HHS: MLR will consider special circumstances of mini-meds

The Department of Health and Human Services issued a statement last week, saying the agency will exercise the discretion of Secretary Kathleen Sebelius under new health reform law to address the special circumstances of limited benefit plans in medical loss ratio calculations.

Federal MLR requirements have not officially been issued, and recommendations from the National Association of Insurance Commissioners are due by Dec 31.

The MLR guidance issue is of great concern to companies employing a high proportion of part-time, seasonal and temporary workers who are enrolled in limited medical benefit (mini-med) plans because they are ineligible for coverage under their employer’s regular group health care plan. Most of these mini-med plans don’t meet a 2011 requirement that they spend 80 percent to 85 percent of premiums on medical benefits instead of administration expenses.

The Wall Street Journal reports McDonald’s, for example, warned federal regulators it could drop its health insurance plan for nearly 30,000 restaurant workers “unless regulators waive a new requirement of the health overhaul.”

Meanwhile, the National Restaurant Association issued a letter to the Office of Consumer Information and Insurance Oversight (OCIIO) last week, asking that restaurants be allowed to continue offering these mini-med plans to the 1.4 million workers that are enrolled in them until 2014, when other options can become available to them.

“Until 2014, these workers would not be able to either take advantage of federal subsidies found in the Exchanges or have guaranteed issuance of coverage in the individual market,” The association said in its letter. “Thus, in the interim, it is important to continue to be able to offer mini-med plans for part-time, seasonal, and temporary workers, as well as for those workers that are in an eligibility waiting period, to make sure a larger number of workers have at least some type of meaningful health insurance.”

On Thursday, according to WSJ, “administration officials indicated they are hopeful that HHS Secretary Kathleen Sebelius will be able to allow certain waivers to the requirement, but that it was too early to confirm they will.
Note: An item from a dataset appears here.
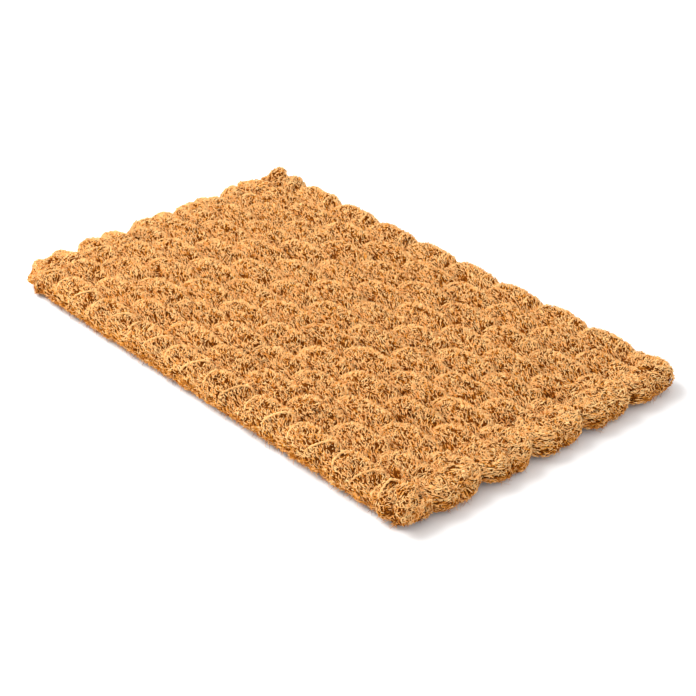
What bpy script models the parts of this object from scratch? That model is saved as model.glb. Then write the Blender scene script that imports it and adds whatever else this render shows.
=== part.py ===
"""A chunky coir door mat: one thick rope laid to and fro, bound by pairs of thin yarns.

The rope makes parallel passes along X, joined by a round turn at each end. Pairs of yarn cross it
along Y in plain weave: a pair that goes over one pass goes under the next, and the next pair does
the opposite. At each long edge a pair that comes over the outer pass parts. Its two yarns slant
down the pass's outer side, one to each neighbouring pair, and meet their ends beneath the pass.

Metres, +Z up. The origin is at the middle of the mat, on the floor.
"""

import math

import bpy
from mathutils import Vector

# The mat
MAT_LENGTH = 0.750
MAT_WIDTH = 0.450

# The rope. Its section is an octagon with flats at its top, bottom and sides, so each size here is
# half the distance across flats.
ROPE_HALF = 0.0195  # where it swells over a yarn, and in the turns
WAIST_HALF = 0.0130  # where a yarn pulls it down
EDGE_WAIST_HALF = 0.0120  # the same on the two outer passes, which the yarns go right round
PASS_GAP = 0.0020  # least space between two passes
CROSSING_HALF = 0.0090  # half the level stretch at each yarn
RISE_RUN = 1.6  # least length of rope for each metre that its middle rises
END_LEVEL = 0.0150  # level stretch at each cut end
TURN_STEPS = 6

# The binding yarns, which have a square section
YARN = 0.0036
YARN_SPACING = 0.03875
FIRST_LEAD = 0.0210  # rope between the left turns and the first level stretch
LONE_TAIL = 0.0060  # how far a tail with no neighbour goes past the middle of the outer pass
# Down the outer side of an edge pass, how far a slanting yarn has moved along it from its pair
SLANT_TOP = 0.0050  # where it leaves the top
SLANT_SIDE = 0.0140  # where it leaves the side
SLANT_UNDER = 0.0230  # where it is beneath
SLANT_LAST = 0.0060  # its last bend, in line with its neighbour's end, from the pass's middle
SLANT_SHARE = 0.85  # of its full size, beneath, where its flats have rolled off the level

CLEARANCE = 0.0003  # between pieces that touch
SLANT_CLEARANCE = 0.0007  # beneath a slanting yarn, whose flats don't lie square on the rope

OCTAGON_TURN = math.radians(22.5)
OCTAGON_CORNER = math.tan(OCTAGON_TURN)  # half a flat's width, as a share of the half size
SQUARE_TURN = math.radians(45.0)

YARN_SEAT = YARN + CLEARANCE  # height of a rope that lies on a yarn
EDGE_REACH = max(ROPE_HALF, EDGE_WAIST_HALF + YARN_SEAT)  # from an outer pass to the mat's edge
LEAST_PITCH = max(
    2 * ROPE_HALF + PASS_GAP,
    ROPE_HALF + WAIST_HALF + YARN + 2 * CLEARANCE,
)
PASSES = int((MAT_WIDTH - 2 * EDGE_REACH) / LEAST_PITCH) + 1
PITCH = (MAT_WIDTH - 2 * EDGE_REACH) / (PASSES - 1)
TURN_X = MAT_LENGTH / 2 - ROPE_HALF - PITCH / 2  # where the turns start
FIRST_YARN_X = -TURN_X + FIRST_LEAD + CROSSING_HALF
LAST_LEAD = RISE_RUN * (ROPE_HALF - WAIST_HALF)  # least rope from a level stretch to a right turn
YARN_LINES = int((TURN_X - LAST_LEAD - CROSSING_HALF - FIRST_YARN_X) / YARN_SPACING) + 1

COLLECTION = "coir_rope_mat"
COIR_ROPE = ("coir_rope", (0.62, 0.32, 0.10), 0.95)
COIR_YARN = ("coir_yarn", (0.78, 0.50, 0.22), 0.90)


def clear_scene():
    for item in list(bpy.data.objects):
        bpy.data.objects.remove(item, do_unlink=True)


def make_collection(name):
    collection = bpy.data.collections.new(name)
    bpy.context.scene.collection.children.link(collection)
    return collection


def make_material(name, colour, roughness):
    material = bpy.data.materials.new(name)
    material.use_nodes = True
    shader = material.node_tree.nodes["Principled BSDF"]
    shader.inputs["Base Color"].default_value = (*colour, 1.0)
    shader.inputs["Roughness"].default_value = roughness
    shader.inputs["Metallic"].default_value = 0.0
    return material


def make_tube(name, points, corner, sides, turn, twist, collection, material):
    """A closed tube along points of (x, y, z, share of corner), where corner is the distance from
    its middle to a corner of its section."""
    curve = bpy.data.curves.new(name, "CURVE")
    curve.dimensions = "3D"
    curve.twist_mode = twist
    curve.bevel_depth = corner
    curve.bevel_resolution = (sides - 4) // 2
    curve.use_fill_caps = True
    spline = curve.splines.new("POLY")
    spline.points.add(len(points) - 1)
    for target, (x, y, z, share) in zip(spline.points, points):
        target.co = (x, y, z, 1.0)
        target.radius = share
        target.tilt = turn
    curve.materials.append(material)
    tube = bpy.data.objects.new(name, curve)
    collection.objects.link(tube)
    return tube


def pass_y(row):
    return (row - (PASSES - 1) / 2) * PITCH


def yarn_x(line):
    return FIRST_YARN_X + line * YARN_SPACING


def yarn_is_over(line, row):
    return (line + row) % 2 == 0


def rope_at_yarn(line, row):
    """The rope's bottom and half size where a pair of yarns crosses a pass."""
    if not yarn_is_over(line, row):
        return YARN_SEAT, ROPE_HALF
    if row in (0, PASSES - 1):
        return YARN_SEAT, EDGE_WAIST_HALF
    return 0.0, WAIST_HALF


def pass_points(row):
    """One pass in the direction in which the rope is laid: right to left on the first."""
    points = []
    for line in range(YARN_LINES):
        bottom, half = rope_at_yarn(line, row)
        for x in (yarn_x(line) - CROSSING_HALF, yarn_x(line) + CROSSING_HALF):
            points.append((x, pass_y(row), bottom, half))
    return points[::-1] if row % 2 == 0 else points


def turn_points(row, start_bottom, end_bottom):
    """The half circle from one pass to the next: at the left end after the first pass."""
    side = -1 if row % 2 == 0 else 1
    middle_y = (pass_y(row) + pass_y(row + 1)) / 2
    points = []
    for step in range(TURN_STEPS + 1):
        share = step / TURN_STEPS
        angle = math.pi * share
        x = side * (TURN_X + PITCH / 2 * math.sin(angle))
        y = middle_y - PITCH / 2 * math.cos(angle)
        bottom = start_bottom + (end_bottom - start_bottom) * share
        points.append((x, y, bottom, ROPE_HALF))
    return points


def end_points(side, row):
    """The level stretch at a cut end, from the end inwards."""
    end = side * MAT_LENGTH / 2
    return [(x, pass_y(row), 0.0, ROPE_HALF) for x in (end, end - side * END_LEVEL)]


def rope_points():
    last_side = -1 if PASSES % 2 else 1
    points = end_points(1, 0)
    for row in range(PASSES):
        points += pass_points(row)
        if row < PASSES - 1:
            points += turn_points(row, points[-1][2], pass_points(row + 1)[0][2])
    points += end_points(last_side, PASSES - 1)[::-1]
    return [(x, y, bottom + half, half / ROPE_HALF) for x, y, bottom, half in points]


def bend_round(line, row):
    """A yarn's four bends over or under a pass, as (y, z) in the direction of +Y."""
    bottom, half = rope_at_yarn(line, row)
    up = 1 if yarn_is_over(line, row) else -1
    y, z = pass_y(row), bottom + half
    reach = half + CLEARANCE + YARN / 2
    corner = reach * OCTAGON_CORNER
    return [
        (y - reach, z + up * corner),
        (y - corner, z + up * reach),
        (y + corner, z + up * reach),
        (y + reach, z + up * corner),
    ]


def straight_tail(line, row, outward, x):
    """Round the outer side of an edge pass and under it, for a yarn with no neighbour to meet."""
    bottom, half = rope_at_yarn(line, row)
    reach = half + CLEARANCE + YARN / 2
    corner = reach * OCTAGON_CORNER
    y = pass_y(row)
    return [
        (x, y + outward * reach, bottom + half + corner, 1.0),
        (x, y + outward * reach, bottom + half - corner, 1.0),
        (x, y + outward * corner, YARN / 2, 1.0),
        (x, y - outward * LONE_TAIL, YARN / 2, 1.0),
    ]


def slant_reach(row, along):
    """From the middle of an edge pass to the middle of a slanting yarn, this far along from its
    pair, where the pass has swollen from its waist by that much."""
    waist = rope_at_yarn(row % 2, row)[1]
    share = (along - CROSSING_HALF) / (YARN_SPACING - 2 * CROSSING_HALF)
    half = waist + (ROPE_HALF - waist) * min(max(share, 0.0), 1.0)
    return half, half + SLANT_CLEARANCE + YARN / 2


def slanting_tail(line, row, outward, side):
    """Down the outer side of an edge pass to the neighbouring pair, and under the pass."""
    x, y = yarn_x(line), pass_y(row)
    end_x = yarn_x(line + side) - side * (YARN_SEAT / 2 + SLANT_CLEARANCE)
    top_half, top_reach = slant_reach(row, SLANT_TOP)
    side_half, side_reach = slant_reach(row, SLANT_SIDE)
    top_z = YARN_SEAT + top_half + top_reach * OCTAGON_CORNER
    side_z = YARN_SEAT + side_half - side_reach * OCTAGON_CORNER
    under_y = slant_reach(row, SLANT_UNDER)[1] * OCTAGON_CORNER + SLANT_CLEARANCE
    return [
        (x + side * SLANT_TOP, y + outward * top_reach, top_z, 1.0),
        (x + side * SLANT_SIDE, y + outward * side_reach, side_z, 1.0),
        (x + side * SLANT_UNDER, y + outward * under_y, YARN_SEAT / 2, SLANT_SHARE),
        (end_x, y + outward * SLANT_LAST, YARN_SEAT / 2, SLANT_SHARE),
        (end_x, y + outward * CLEARANCE / 2, YARN_SEAT / 2, SLANT_SHARE),
    ]


def yarn_end(line, row, outward, side):
    """A yarn's points outside its last bend on an edge pass, from that bend to its end."""
    x = yarn_x(line) + side * YARN_SEAT / 2
    if not yarn_is_over(line, row):
        return [(x, pass_y(row) - outward * CLEARANCE / 2, YARN / 2, 1.0)]
    if 0 <= line + side < YARN_LINES:
        return slanting_tail(line, row, outward, side)
    return straight_tail(line, row, outward, x)


def yarn_points(line, side):
    """All of one yarn, which lies on one side of its pair, from the first pass to the last."""
    x = yarn_x(line) + side * YARN_SEAT / 2
    last = PASSES - 1
    bends = [(x, y, z, 1.0) for row in range(PASSES) for y, z in bend_round(line, row)]
    # The ends take over from the outer bend over an edge pass, and from both outer bends under it.
    first_bend = 1 if yarn_is_over(line, 0) else 2
    last_bend = len(bends) - (1 if yarn_is_over(line, last) else 2)
    first_end = yarn_end(line, 0, -1, side)
    last_end = yarn_end(line, last, 1, side)
    return first_end[::-1] + bends[first_bend:last_bend] + last_end


def roll_by(points, index):
    """How far a section that starts square to X has rolled at this point, where X is square to the
    tube again. A tube bent in one plane doesn't roll."""
    places = [Vector(point[:3]) for point in points[: index + 2]]
    runs = [(b - a).normalized() for a, b in zip(places, places[1:])]
    headings = runs[:1] + [(a + b).normalized() for a, b in zip(runs, runs[1:])]
    across = Vector((1.0, 0.0, 0.0))
    for old, new in zip(headings, headings[1:]):
        across.rotate(old.rotation_difference(new))
    return math.atan2(headings[-1].dot(Vector((1.0, 0.0, 0.0)).cross(across)), across.x)


def make_rope(collection):
    return make_tube(
        "rope",
        rope_points(),
        ROPE_HALF / math.cos(OCTAGON_TURN),
        8,
        OCTAGON_TURN,
        "Z_UP",
        collection,
        make_material(*COIR_ROPE),
    )


def make_yarns(collection):
    material = make_material(*COIR_YARN)
    for line in range(YARN_LINES):
        for letter, side in (("a", -1), ("b", 1)):
            points = yarn_points(line, side)
            make_tube(
                f"binding_yarn_{line + 1:02d}{letter}",
                points,
                YARN / math.sqrt(2),
                4,
                SQUARE_TURN - roll_by(points, len(points) // 2),
                "MINIMUM",
                collection,
                material,
            )


def main():
    clear_scene()
    collection = make_collection(COLLECTION)
    make_rope(collection)
    make_yarns(collection)


main()
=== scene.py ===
"""Looks for the coir rope door mat.

One thick hairy rope lies to and fro in parallel passes and is bound across by pairs of pale yarn.
The rope is a core, coloured near black as painted shade for the gaps between fibres, shaped along
the same route as the CAD rope and covered with short coir fibres. Each yarn is two plies twisted
together. All sizes are in metres.
"""

import math

import bmesh
import bpy
import numpy as np
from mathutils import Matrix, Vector
from mathutils.kdtree import KDTree


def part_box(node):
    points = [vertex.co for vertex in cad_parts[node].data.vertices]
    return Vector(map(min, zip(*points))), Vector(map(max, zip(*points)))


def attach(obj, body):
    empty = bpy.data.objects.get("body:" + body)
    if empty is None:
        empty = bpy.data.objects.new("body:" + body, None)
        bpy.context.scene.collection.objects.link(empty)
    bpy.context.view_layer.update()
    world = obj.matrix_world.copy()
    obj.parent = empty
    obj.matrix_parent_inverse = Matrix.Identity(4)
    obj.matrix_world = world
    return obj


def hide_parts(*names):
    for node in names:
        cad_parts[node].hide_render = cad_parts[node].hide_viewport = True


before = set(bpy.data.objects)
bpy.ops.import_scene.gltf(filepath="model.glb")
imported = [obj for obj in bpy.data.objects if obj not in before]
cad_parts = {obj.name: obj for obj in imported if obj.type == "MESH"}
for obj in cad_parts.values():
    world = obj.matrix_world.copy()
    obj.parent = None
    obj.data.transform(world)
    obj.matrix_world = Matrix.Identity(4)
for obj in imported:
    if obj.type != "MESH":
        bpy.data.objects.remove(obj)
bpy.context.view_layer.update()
CHANCE = np.random.default_rng(611)

# The mat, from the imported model
ROPE_LOW, ROPE_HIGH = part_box("rope")
HALF_LENGTH = (ROPE_HIGH[0] - ROPE_LOW[0]) / 2
YARN_NODES = sorted(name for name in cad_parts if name.startswith("binding_yarn"))
YARN_LINES = len(YARN_NODES) // 2

# The route of the rope, as the CAD lays it
PASSES = 11
PITCH = 0.0411
ROPE_HALF = 0.0195
TURN_X = HALF_LENGTH - ROPE_HALF - PITCH / 2  # where the turns start
FIRST_YARN_X = -0.30495
YARN_SPACING = 0.03875
ROUTE_STEP = 0.001
TURN_STEPS = 72
FLOOR_GAP = 0.0004
X, Y, Z, HEADING, HALF_WIDTH, HALF_HEIGHT, LOOSE = range(7)  # the columns of the route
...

She must wait for guidance from state insurance commissioners, and the administration doesn't expect to release the agency's final guidance until December."

Although the NAIC is close to completing its work, employers and insurers must make decisions now about their health insurance options for 2011, says Jay Angoff, director of the Office of Consumer Information and Insurance Oversight within HHS.
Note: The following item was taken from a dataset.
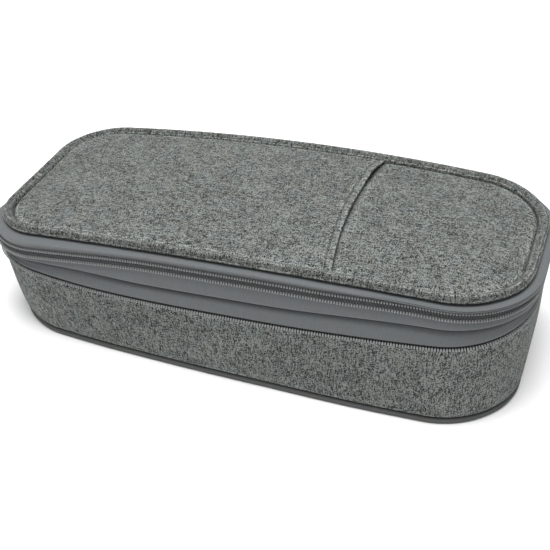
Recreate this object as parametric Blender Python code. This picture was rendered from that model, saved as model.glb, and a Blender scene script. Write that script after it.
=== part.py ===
"""Soft pencil case with two zipped compartments, one above the other.

Every size is in metres, +Z is up and the origin is at the middle of the base. The long side runs
along X, the front faces -Y and the fabric hinges are along the back. A base, a leaf with a stiff
divider and a lid are stacked; the upper zip joins lid and leaf, the lower zip joins leaf and base.
"""
import math

import bmesh
import bpy
from mathutils import Vector

MM = 0.001

# Outline of the case at the zips, seen from above: a rounded rectangle with bowed long sides.
HALF_LENGTH = 113.0 * MM
HALF_WIDTH = 46.3 * MM
LEFT_RADIUS = 24.0 * MM
RIGHT_RADIUS = 31.4 * MM
SIDE_BOW = 3.7 * MM

# The base spreads a little below the zips and its corners are rounder.
BASE_SPREAD = 1.2 * MM
BASE_RADIUS = 33.6 * MM
BASE_BOW = 4.6 * MM

CORNER_STEPS = 6
SHORT_SIDE_STEPS = 2
LONG_SIDE_STEPS = 6

# Heights: the lid is crowned along its length and lower at its left end.
LID_HEIGHT = 54.4 * MM
LID_CROWN = 4.9 * MM
LID_SLOPE = 0.045
RIM_DROP = 1.8 * MM
TAPE_DROP = 7.2 * MM
LEAF_HEIGHT = 42.0 * MM
LEAF_SLOPE = 0.04

# The leaf's lower zip dips in a long lens across the front and closes up at the front corners.
ZIP_DIP_MAX = 8.0 * MM
ZIP_DIP_MIN = 1.8 * MM
DIP_REACH_RIGHT = 131.0 * MM
DIP_REACH_LEFT = 100.0 * MM
DIP_POWER = 4
LEFT_END_EXTRA = 2.7 * MM
LEFT_END_START = 108.4 * MM

# A zip: two rows of teeth, each with a half slot beside it, between two edges of tape.
ROW_INNER = 0.6 * MM
ROW_OUTER = 1.6 * MM
ZIP_HALF = 1.9 * MM

# Layers of the soft walls, outward from the outline.
TAPE_OUT = 0.8 * MM
TAPE_IN = -0.6 * MM
WALL_OUT = 0.4 * MM
WALL_IN = -1.0 * MM
FOAM_OUT = -1.3 * MM
FOAM_IN = -2.5 * MM
LINING_OUT = -2.8 * MM
LINING_IN = -3.4 * MM
GAP = 0.3 * MM
SEAM_BAND_MIN = 1.0 * MM

# Bottom.
PIPING_RADIUS = 2.0 * MM
PIPING_INSET = 1.0 * MM
PANEL_INSET = 3.4 * MM
FLOOR_INSET = 3.8 * MM
WALL_FOOT = 4.3 * MM

# Leaf and its elastic pen loops.
LEAF_INSET = 3.0 * MM
LOOP_COUNT = 5
LOOP_PITCH = 14.5 * MM
LOOP_HALF_WIDTH = 6.0 * MM
LOOP_HEIGHT = 8.3 * MM
ELASTIC = 0.8 * MM
BAND_CENTRE = 20.0 * MM
BAND_WIDTH = 16.0 * MM
BAND_FOOT = 3.0 * MM
LOOP_STEPS = 6

# Lid.
RIM_INSET = 4.6 * MM
BOARD_INSET = 4.9 * MM
LID_LINING_INSET = 1.4 * MM
POCKET_MOUTH = 36.0 * MM
MESH_HALF_LENGTH = 80.0 * MM
MESH_FRONT = 4.0 * MM
MESH_BACK = 37.0 * MM
BINDING_WIDTH = 2.4 * MM

# Hinge lines along the back, above and below the leaf.
HINGE_Y = 51.2 * MM
LEAF_HINGE_BELOW = 3.55 * MM
LID_HINGE_ABOVE = 6.0 * MM

# Zip sliders on the straight left end, and their pull tabs.
SLIDER_Y = 14.0 * MM
SLIDER_LENGTH = 8.4 * MM
SLIDER_HALF_HEIGHT = 3.4 * MM
SLIDER_POST = 0.3 * MM
PLATE = 1.0 * MM
LUG_HEIGHT = 1.5 * MM
LUG_INNER = 2.5 * MM
PULL_LENGTH = 20.0 * MM
PULL_HALF_WIDTH = 2.2 * MM
PULL_THICKNESS = 1.1 * MM
PULL_ROUND_STEPS = 6


def clear_scene():
    for item in list(bpy.data.objects):
        bpy.data.objects.remove(item, do_unlink=True)


def make_material(name, colour, roughness, metallic=0.0):
    material = bpy.data.materials.new(name)
    material.use_nodes = True
    shader = material.node_tree.nodes["Principled BSDF"]
    shader.inputs["Base Color"].default_value = (*colour, 1.0)
    shader.inputs["Roughness"].default_value = roughness
    shader.inputs["Metallic"].default_value = metallic
    return material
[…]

Angoff released this statement on the issue:

“As many employers and insurers consider health insurance options for 2011, one question that has been raised is the applicability of provisions of the Affordable Care Act to health plans and coverage with special circumstances. HHS remains committed to implementing the law in a way that minimizes disruption to coverage that is available today while also ensuring that consumers receive the benefits the Act provides.

“For example, pursuant to the Affordable Care Act and our regulations, HHS recently announced an expedited process for plans to apply for a waiver from the requirement in the Affordable Care Act establishing minimum annual limits where such limits would result in decreased access or increased premiums. HHS has approved dozens of these waiver requests, most often filed by so-called ‘mini-med’ plans, and in doing so, has ensured the continuation of health coverage for workers and their families. Complete waiver applications were generally processed in 48 hours.

“More recently, the issue of the applicability of the medical loss ratio requirements to plans such as mini-med plans has come up. HHS has not yet issued regulations implementing the medical loss ratio requirements because the Affordable Care Act tasks the National Association of Insurance Commissioners (NAIC) with first making recommendations to the Secretary.

“Although the NAIC is close to completing its work, we understand that some employers must soon make decisions regarding coverage options for 2011. As such, we fully intend to exercise her discretion under the new law to address the special circumstances of mini-med plans in the medical loss ratio calculations. According to the Affordable Care Act, medical loss ratio ‘methodologies shall be designed to take into account the special circumstance of smaller plans, different types of plans, and newer plans.’ We recognize that mini-med plans are often characterized by a relatively high expense structure relative to the lower premiums charged for these types of policies. We intend to address these and other special circumstances in forthcoming regulations.”

According to National Underwriter Life & Health, officials of an insurance trade group that asked not to be identified said the statement was issued because “the timelines for implementation of the new rules for MLR “are either unrealistic or too tight for carriers and employers to carry out.

“Moreover, the rules at this time are unknown, the official said.

“’Technically, the NAIC is not required by statute to complete their work until Dec. 31, but the requirements go into effect Jan. 1, 2011,’” he noted.

“HHS has a role to play based on the work the NAIC does, and the NAIC needs to issue interim final rules by Nov. 1 to allow the 60-day comment period required before the rule is approved, he pointed out.

“At the same time, ‘carriers and employers plan at least a year in advance of the next plan year,’ he said. ‘This gives them no time to sort out whether they can continue to offer coverage.’

“Moreover, ‘Congress doesn’t seem to be in any hurry to conduct oversight hearings to learn of these problems,’ he said.”